**What you are asked to do**
Reproduce the data in its entirety, exactly as supplied.

**Recorded information**
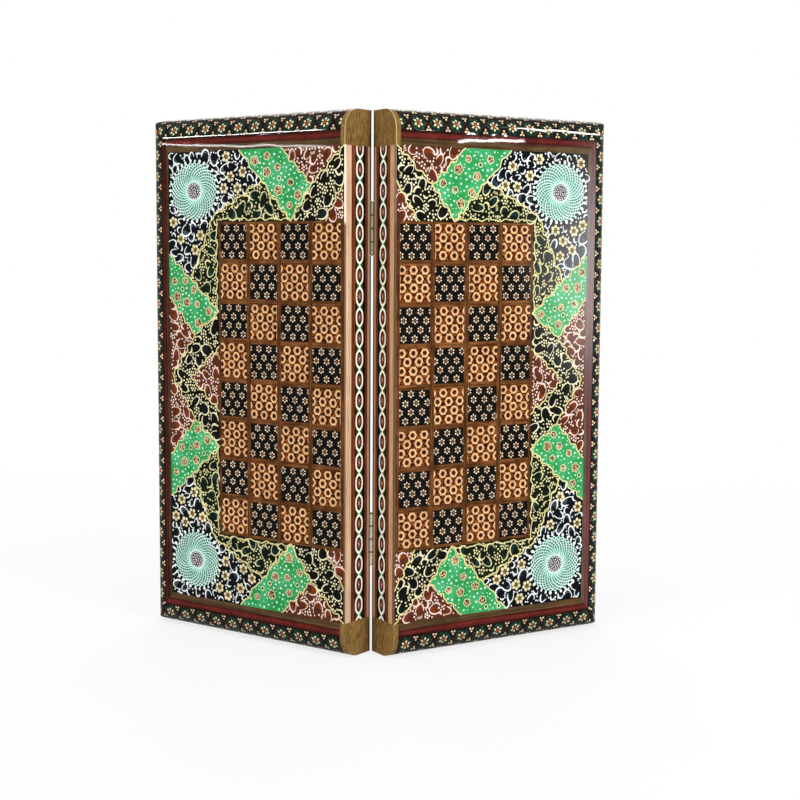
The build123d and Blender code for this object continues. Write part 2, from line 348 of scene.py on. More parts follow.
def laid(surface, side, forms):
    """Forms laid on a surface of a tray, with triangles that face outwards.

    The surface may mirror the pattern. The triple product of its three directions tells."""

    def place(rows):
        return HINGE_LINE + np.stack(surface(*rows.T), 1) @ tray_axes(side)

    points, faces = joined(forms)
    probe = place(points.mean(0) + np.vstack([np.zeros(3), np.eye(3) * MM]))
    if np.linalg.det(probe[1:] - probe[0]) < 0:
        faces = faces[:, ::-1]
    return place(points), faces


def lay(side, name, material, forms, smooth=True):
    """One object from forms, listed by the surface that they lie on.

    It rides on its tray and takes the material that it is given."""
    points, faces = joined([laid(surface, side, pieces) for surface, pieces in forms.items()])
    used, faces = np.unique(faces, return_inverse=True)
    points, faces = points[used], faces.reshape(-1, 3)
    body = f"{side}_tray"
    mesh = bpy.data.meshes.new(f"{side}_{name}")
    mesh.vertices.add(len(points))
    mesh.vertices.foreach_set("co", points.astype(np.float32).ravel())
    mesh.loops.add(faces.size)
    mesh.loops.foreach_set("vertex_index", faces.astype(np.int32).ravel())
    mesh.polygons.add(len(faces))
    mesh.polygons.foreach_set("loop_start", np.arange(0, faces.size, 3, dtype=np.int32))
    mesh.polygons.foreach_set("use_smooth", np.full(len(faces), smooth))
    mesh.update(calc_edges=True)
    mesh.materials.append(material)
    thing = bpy.data.objects.new(f"{side}_{name}", mesh)
    bpy.context.scene.collection.objects.link(thing)
    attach(thing, body)


def lay_layers(side, layers, paints, surface=on_chess_face, smooth=True):
    """Layers of ornament on a surface of a tray, each in the paint of its own name."""
    for name, forms in layers.items():
        lay(side, name, paints[name], {surface: forms}, smooth)


# Materials
def rgb(code):
    """Linear colour of a hexadecimal screen colour."""
    shares = [int(code[k:k + 2], 16) / 255 for k in (0, 2, 4)]
    return tuple(share / 12.92 if share <= 0.04045 else ((share + 0.055) / 1.055) ** 2.4 for share in shares)


def shade(colour, factor=1.0):
    """A colour, from its screen code or its linear shares, made darker or lighter, with full opacity."""
    shares = rgb(colour) if isinstance(colour, str) else colour[:3]
    return (*(min(1.0, share * factor) for share in shares), 1.0)


def node_maths(kind, swapped=False):
    """A method that makes a Math node from a value and another."""

    def method(self, other=0.0):
        first, second = (other, self) if swapped else (self, other)
        return self.recipe.add("Math", {0: first, 1: second}, operation=kind)[0]

    return method


class Value:
    """An output of a node: arithmetic on it makes the nodes that work it out."""

    __add__ = node_maths("ADD")
    __sub__ = node_maths("SUBTRACT")
    __rsub__ = node_maths("SUBTRACT", True)
    __mul__ = node_maths("MULTIPLY")
    __gt__ = node_maths("GREATER_THAN")
    __lt__ = node_maths("LESS_THAN")
    __abs__ = node_maths("ABSOLUTE")
    at_least = node_maths("MAXIMUM")
    at_most = node_maths("MINIMUM")
    folded = node_maths("PINGPONG")
    angle_over = node_maths("ARCTAN2")
    sign = node_maths("SIGN")

    def __init__(self, recipe, socket):
        self.recipe, self.socket = recipe, socket

    def between(self, low, high, first=0.0, last=1.0, **settings):
        """The value moved to first at low and to last at high, and held there outside."""
        sockets = {0: self, 1: low, 2: high, 3: first, 4: last}
        return self.recipe.add("MapRange", sockets, **settings)[0]


LACQUER = {"Roughness": 0.5, "Specular IOR Level": 0.0, "Coat Weight": 0.3, "Coat Roughness": 0.02,
           "Coat IOR": 1.2}
THICK_LACQUER = {**LACQUER, "Coat IOR": 1.3}
SATIN = {"Roughness": 0.5, "Specular IOR Level": 0.2, "Coat Weight": 0.25, "Coat Roughness": 0.2,
         "Coat IOR": 1.3}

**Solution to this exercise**
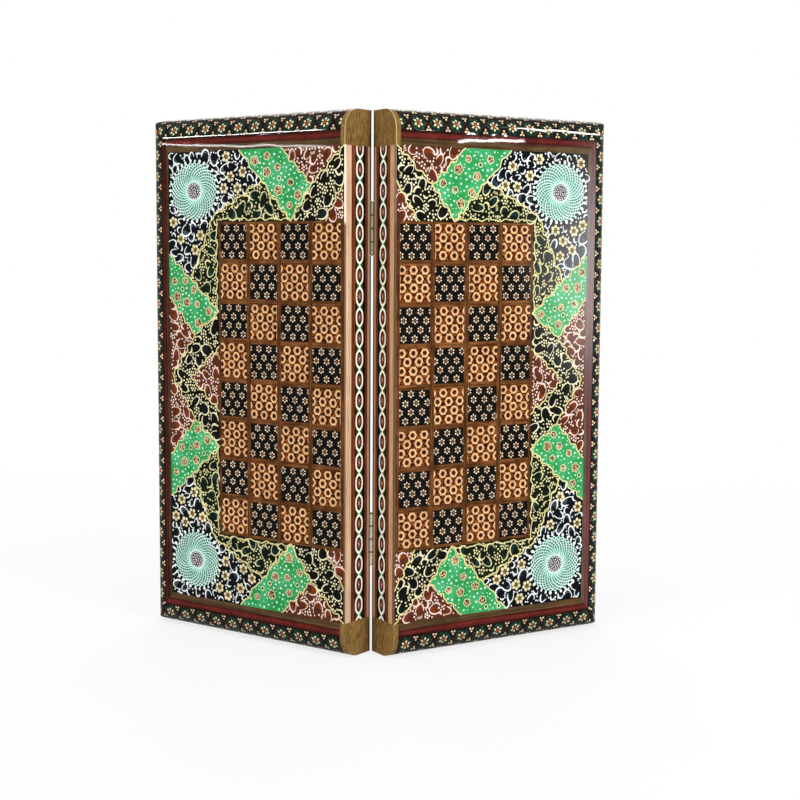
The build123d and Blender code for this object continues. Write part 2, from line 348 of scene.py on. More parts follow.
def laid(surface, side, forms):
    """Forms laid on a surface of a tray, with triangles that face outwards.

    The surface may mirror the pattern. The triple product of its three directions tells."""

    def place(rows):
        return HINGE_LINE + np.stack(surface(*rows.T), 1) @ tray_axes(side)

    points, faces = joined(forms)
    probe = place(points.mean(0) + np.vstack([np.zeros(3), np.eye(3) * MM]))
    if np.linalg.det(probe[1:] - probe[0]) < 0:
        faces = faces[:, ::-1]
    return place(points), faces


def lay(side, name, material, forms, smooth=True):
    """One object from forms, listed by the surface that they lie on.

    It rides on its tray and takes the material that it is given."""
    points, faces = joined([laid(surface, side, pieces) for surface, pieces in forms.items()])
    used, faces = np.unique(faces, return_inverse=True)
    points, faces = points[used], faces.reshape(-1, 3)
    body = f"{side}_tray"
    mesh = bpy.data.meshes.new(f"{side}_{name}")
    mesh.vertices.add(len(points))
    mesh.vertices.foreach_set("co", points.astype(np.float32).ravel())
    mesh.loops.add(faces.size)
    mesh.loops.foreach_set("vertex_index", faces.astype(np.int32).ravel())
    mesh.polygons.add(len(faces))
    mesh.polygons.foreach_set("loop_start", np.arange(0, faces.size, 3, dtype=np.int32))
    mesh.polygons.foreach_set("use_smooth", np.full(len(faces), smooth))
    mesh.update(calc_edges=True)
    mesh.materials.append(material)
    thing = bpy.data.objects.new(f"{side}_{name}", mesh)
    bpy.context.scene.collection.objects.link(thing)
    attach(thing, body)


def lay_layers(side, layers, paints, surface=on_chess_face, smooth=True):
    """Layers of ornament on a surface of a tray, each in the paint of its own name."""
    for name, forms in layers.items():
        lay(side, name, paints[name], {surface: forms}, smooth)


# Materials
def rgb(code):
    """Linear colour of a hexadecimal screen colour."""
    shares = [int(code[k:k + 2], 16) / 255 for k in (0, 2, 4)]
    return tuple(share / 12.92 if share <= 0.04045 else ((share + 0.055) / 1.055) ** 2.4 for share in shares)


def shade(colour, factor=1.0):
    """A colour, from its screen code or its linear shares, made darker or lighter, with full opacity."""
    shares = rgb(colour) if isinstance(colour, str) else colour[:3]
    return (*(min(1.0, share * factor) for share in shares), 1.0)


def node_maths(kind, swapped=False):
    """A method that makes a Math node from a value and another."""

    def method(self, other=0.0):
        first, second = (other, self) if swapped else (self, other)
        return self.recipe.add("Math", {0: first, 1: second}, operation=kind)[0]

    return method


class Value:
    """An output of a node: arithmetic on it makes the nodes that work it out."""

    __add__ = node_maths("ADD")
    __sub__ = node_maths("SUBTRACT")
    __rsub__ = node_maths("SUBTRACT", True)
    __mul__ = node_maths("MULTIPLY")
    __gt__ = node_maths("GREATER_THAN")
    __lt__ = node_maths("LESS_THAN")
    __abs__ = node_maths("ABSOLUTE")
    at_least = node_maths("MAXIMUM")
    at_most = node_maths("MINIMUM")
    folded = node_maths("PINGPONG")
    angle_over = node_maths("ARCTAN2")
    sign = node_maths("SIGN")

    def __init__(self, recipe, socket):
        self.recipe, self.socket = recipe, socket

    def between(self, low, high, first=0.0, last=1.0, **settings):
        """The value moved to first at low and to last at high, and held there outside."""
        sockets = {0: self, 1: low, 2: high, 3: first, 4: last}
        return self.recipe.add("MapRange", sockets, **settings)[0]


LACQUER = {"Roughness": 0.5, "Specular IOR Level": 0.0, "Coat Weight": 0.3, "Coat Roughness": 0.02,
           "Coat IOR": 1.2}
THICK_LACQUER = {**LACQUER, "Coat IOR": 1.3}
SATIN = {"Roughness": 0.5, "Specular IOR Level": 0.2, "Coat Weight": 0.25, "Coat Roughness": 0.2,
         "Coat IOR": 1.3}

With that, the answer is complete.